Prochaines réalisations :

• 4 août 2021, à LA GARDE (près de Toulon), Nocturnes Médiévales de La Garde. Roumanie - SIBIU international Théâtre Festival
• Septembre, MOSS 300th birthday, Norvège – FREDRIKSTAD – Østfold Internasjonale Teater – BLOIS - La Halle aux Grains. Pays Bas – LEEUWARDEN – 40 th ! Fries Straat Festival.

Voir en images le montage de cet événement : www.pontefarnese.org/fr


(1) Le Président de l'Académie Nationale des Lincei, Professeur Giorgio Parisi, a déclaré : "L'Académie Nationale des Lincei est heureuse de s'être associée à ce projet artistique d'une si haute valeur symbolique, encore plus en ce moment historique, où le pont entre les époques et entre nos résidences institutionnelles devient aussi le symbole de la synergie européenne de la reprise. Une réflexion sur l'architecture qui propose et raconte aussi un projet social adressé à tous les habitants de la ville invités à se réunir autour de la construction d'un édifice hautement symbolique qui reconnecte racines, identité et communauté."

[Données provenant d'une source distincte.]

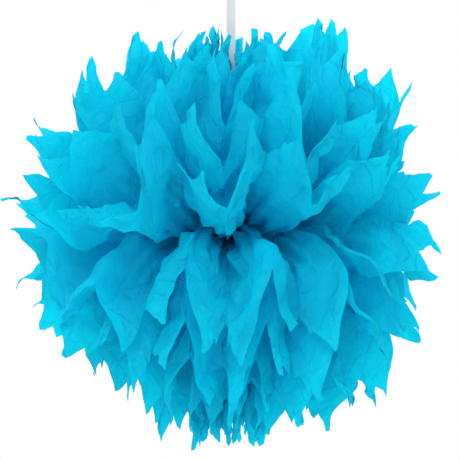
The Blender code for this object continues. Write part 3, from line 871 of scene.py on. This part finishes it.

(2) "Le concept de dérive est indissolublement lié à la reconnaissance d'effets de nature psychogéographique, et à l'affirmation d'un comportement ludique-constructif, ce qui l'oppose en tous points aux notions classiques de voyage et de promenade. Une ou plusieurs personnes se livrant à la dérive renoncent, pour une durée plus ou moins longue aux raisons de se déplacer et d'agir qu'elles se connaissent généralement, aux relations, aux travaux et aux loisirs qui leur sont propres, pour se laisser aller aux sollicitations du terrain et des rencontres qui y correspondent". Guy Debord Internationale Situationniste numéro 2 ; 1958 Note (*) : Ce projet a été réalisé grâce au soutien de Webuild, de l'Ambassade de France et de L'Institut Français.